A party can have up to three characters in it with the player controlling one of them. The two other members are controlled by the AI while in combat and it is possible to set how they attack. All playable characters except for Adol must use weapons that fit a damage type assigned to that character, while Adol can use swords which are usually assigned any one of the three weapon types. For example, Dogi can only use punching weapons which all deal striking damage.

Hitting enemies with charged attacks fills a skill point meter that allows characters to perform skills. Skills are taught by using different weapons, and are permanently learned by using those skills enough, allowing the skill to be used with any weapon the character uses. Further use of a skill allows the user to enhance the skill. There is also an extra meter that when filled, allows the character the player controls to perform a super attack. Landing finishing blows with skills is the normal way to fill the extra meter.

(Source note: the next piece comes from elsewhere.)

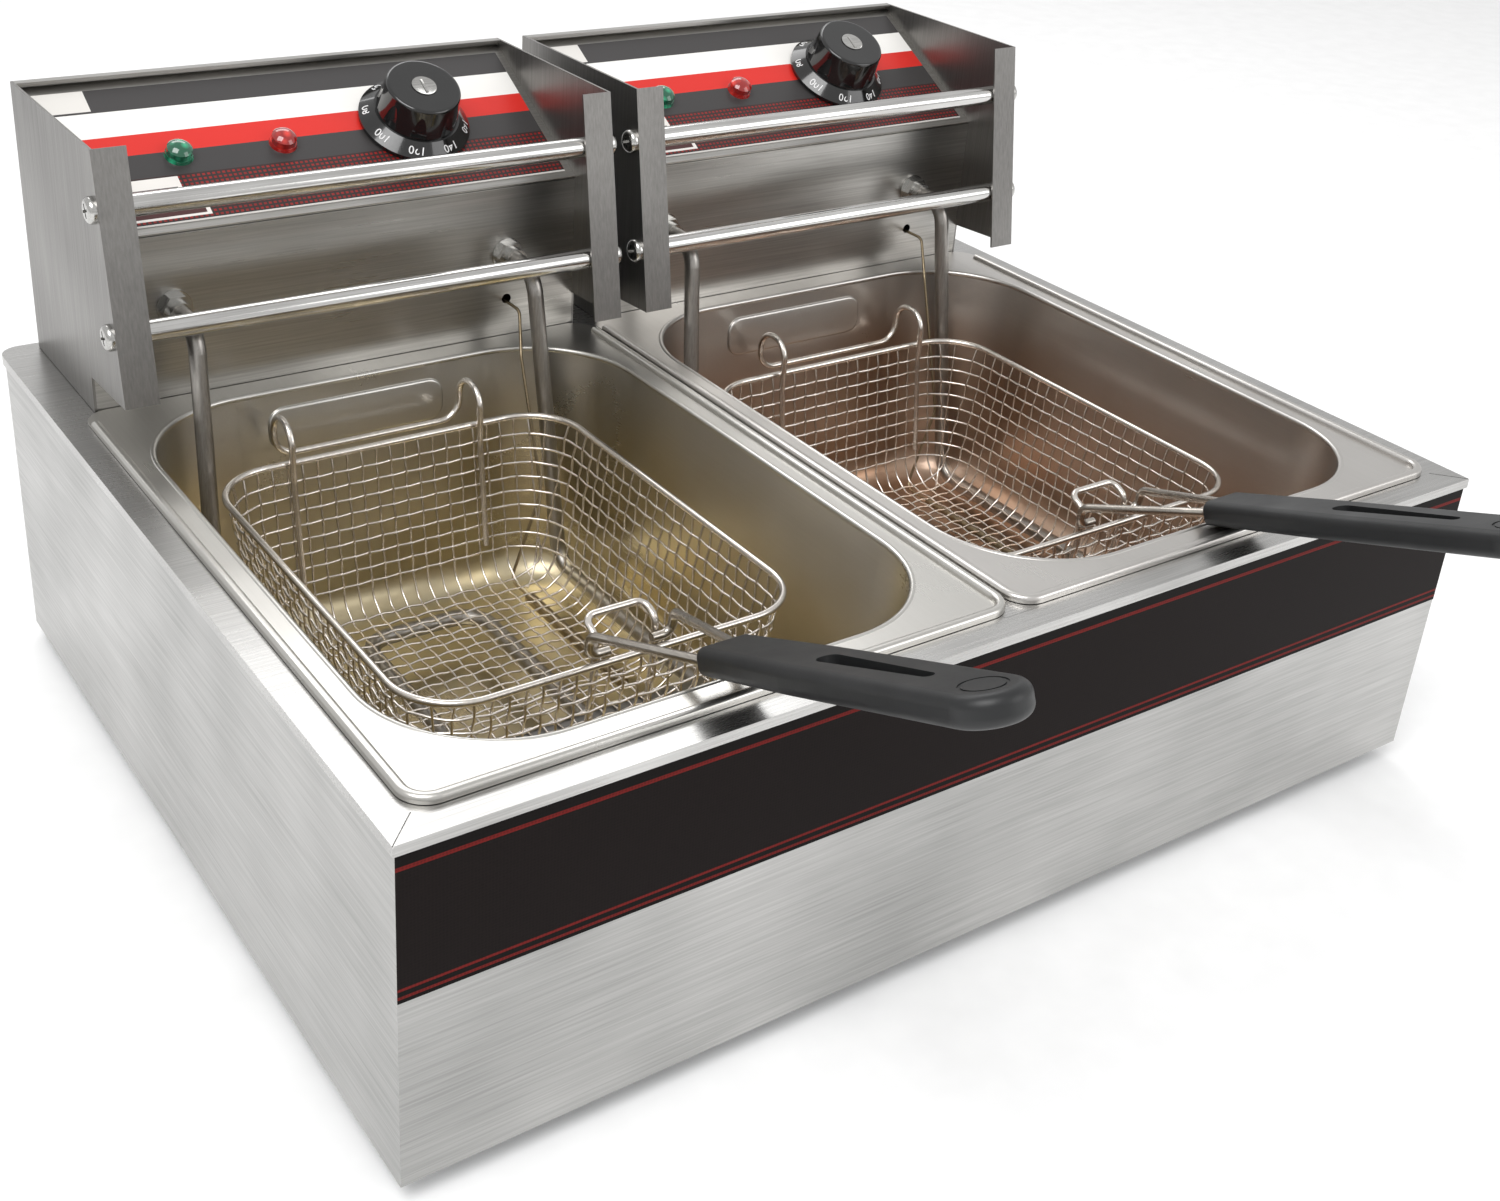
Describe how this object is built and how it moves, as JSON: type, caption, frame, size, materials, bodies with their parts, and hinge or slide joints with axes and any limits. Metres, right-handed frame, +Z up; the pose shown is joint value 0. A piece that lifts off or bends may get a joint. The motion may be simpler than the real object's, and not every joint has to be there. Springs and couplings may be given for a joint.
{
  "type": "deep fryer",
  "caption": "Countertop deep fryer with side-by-side open tanks, lift-off sloping control heads, hanging rods, dip-in heating elements and wire baskets with folding handles.",
  "frame": {"origin": "on the plane of the feet, midway between the casing's sides and midway between the front of the handles and the back of the cable glands", "axes": "+X to the user's right, +Y to the back, +Z up; the baskets' handles point to -Y"},
  "size_m": [0.556, 0.566, 0.2956],
  "materials": {
    "casing_steel": "satin",
    "deck_steel": "satin",
    "galvanised_steel": "dull",
    "printed_strip": "satin print",
    "foot_rubber": "matte",
    "tank_steel": "satin with heat tint",
    "head_steel": "brushed",
    "plate_steel": "dull",
    "rod_chrome": "polished",
    "screw_steel": "bright",
    "printed_panel": "satin print",
    "green_lens": "gloss",
    "red_lens": "gloss",
    "moulded_black": "matte",
    "moulded_white": "matte",
    "element_steel": "dull",
    "sensor_brass": "dull",
    "basket_wire": "bright",
    "handle_steel": "bright",
    "grip_plastic": "satin",
    "knob_black": "gloss"
  },
  "bodies": {
    "casing": {"casing_shell": "casing_steel", "base_plate": "galvanised_steel", "back_panel": "galvanised_steel", "deck_frame": "deck_steel", "middle_rail": "deck_steel", "rear_deck_panel": "deck_steel", "front_strip": "printed_strip", "feet": "foot_rubber"},
    "tank_body_left": {"tank_left": "tank_steel"},
    "head_body_left": {"head_shell_left": "head_steel", "side_plates_left": "plate_steel", "hanging_rods_left": "rod_chrome", "rod_screws_left": "screw_steel", "control_panel_left": "head_steel", "panel_overlay_left": "printed_panel", "green_lamp_left": "green_lens", "red_lamp_left": "red_lens", "thermostat_left": "moulded_black", "heating_element_left": "element_steel", "element_nuts_left": "screw_steel", "element_strap_left": "element_steel", "sensor_bulb_left": "sensor_brass", "overheat_limiter_left": "moulded_black", "terminal_block_left": "moulded_white", "cable_gland_left": "moulded_black"},
    "knob_body_left": {"knob_left": "knob_black", "thermostat_shaft_left": "screw_steel"},
    "reset_body_left": {"reset_button_left": "knob_black"},
    "basket_body_left": {"basket_mesh_left": "basket_wire", "basket_rim_left": "basket_wire", "basket_hooks_left": "basket_wire", "handle_bracket_left": "basket_wire"},
    "handle_body_left": {"handle_wire_left": "handle_steel", "handle_grip_left": "grip_plastic"},
    "tank_body_right": {"tank_right": "tank_steel"},
    "head_body_right": {"head_shell_right": "head_steel", "side_plates_right": "plate_steel", "hanging_rods_right": "rod_chrome", "rod_screws_right": "screw_steel", "control_panel_right": "head_steel", "panel_overlay_right": "printed_panel", "green_lamp_right": "green_lens", "red_lamp_right": "red_lens", "thermostat_right": "moulded_black", "heating_element_right": "element_steel", "element_nuts_right": "screw_steel", "element_strap_right": "element_steel", "sensor_bulb_right": "sensor_brass", "overheat_limiter_right": "moulded_black", "terminal_block_right": "moulded_white", "cable_gland_right": "moulded_black"},
    "knob_body_right": {"knob_right": "knob_black", "thermostat_shaft_right": "screw_steel"},
    "reset_body_right": {"reset_button_right": "knob_black"},
    "basket_body_right": {"basket_mesh_right": "basket_wire", "basket_rim_right": "basket_wire", "basket_hooks_right": "basket_wire", "handle_bracket_right": "basket_wire"},
    "handle_body_right": {"handle_wire_right": "handle_steel", "handle_grip_right": "grip_plastic"}
  },
  "joints": [
    {"name": "tank_lift_left", "type": "slide", "parent": "casing", "child": "tank_body_left", "axis": [0, 0, 1], "range_m": [0, 0.15]},
    {"name": "head_lift_left", "type": "slide", "parent": "tank_body_left", "child": "head_body_left", "axis": [0, 0, 1], "range_m": [0, 0.18]},
    {"name": "basket_lift_left", "type": "slide", "parent": "head_body_left", "child": "basket_body_left", "axis": [0, -0.5, 0.866], "range_m": [0, 0.13]},
    {"name": "handle_fold_left", "type": "hinge", "parent": "basket_body_left", "child": "handle_body_left", "pos_m": [-0.1335, -0.07326, 0.1421], "axis": [-1, 0, 0], "range_deg": [0, 110]},
    {"name": "knob_turn_left", "type": "hinge", "parent": "head_body_left", "child": "knob_body_left", "pos_m": [-0.0785, 0.22966, 0.26486], "axis": [0, -0.4909, 0.8712], "range_deg": [-290, 0]},
    {"name": "reset_press_left", "type": "slide", "parent": "head_body_left", "child": "reset_body_left", "axis": [0, -1, 0], "range_m": [0, 0.002], "stiffness_N_per_m": 800},
    {"name": "tank_lift_right", "type": "slide", "parent": "casing", "child": "tank_body_right", "axis": [0, 0, 1], "range_m": [0, 0.15]},
    {"name": "head_lift_right", "type": "slide", "parent": "tank_body_right", "child": "head_body_right", "axis": [0, 0, 1], "range_m": [0, 0.18]},
    {"name": "basket_lift_right", "type": "slide", "parent": "head_body_right", "child": "basket_body_right", "axis": [0, -0.5, 0.866], "range_m": [0, 0.13]},
    {"name": "handle_fold_right", "type": "hinge", "parent": "basket_body_right", "child": "handle_body_right", "pos_m": [0.1335, -0.07326, 0.1331], "axis": [-1, 0, 0], "range_deg": [0, 110]},
    {"name": "knob_turn_right", "type": "hinge", "parent": "head_body_right", "child": "knob_body_right", "pos_m": [0.1885, 0.22966, 0.26486], "axis": [0, -0.4909, 0.8712], "range_deg": [-290, 0]},
    {"name": "reset_press_right", "type": "slide", "parent": "head_body_right", "child": "reset_body_right", "axis": [0, -1, 0], "range_m": [0, 0.002], "stiffness_N_per_m": 800}
  ]
}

Players can also parry attacks in order to reduce damage. A parry is known as a "flash guard". If the player attempts to parry at the same time or shortly before a hit in an attack connects, that hit in the attack is nullified, the SP and extra meters are significantly filled, and successful ripostes are guaranteed to be critical attacks. Attempting to parry with the wrong timing will result in the player taking a critical hit.

Reception

The game received generally positive reception. Ryan Clements from IGN has praised the game's skill and battle system, calling it "unlike any JRPG I've played in recent memory. Even more surprising are the game's boss encounters, which require extreme focus to beat." He also noted that the music is "very enjoyable" and that, while the story is simple, the sincerity "keeps it from being boring". Still, he criticized the need to backtrack to the dungeons and the "modest" graphics.
RPGamer awarded Ys Seven "Best PSP RPG of 2010".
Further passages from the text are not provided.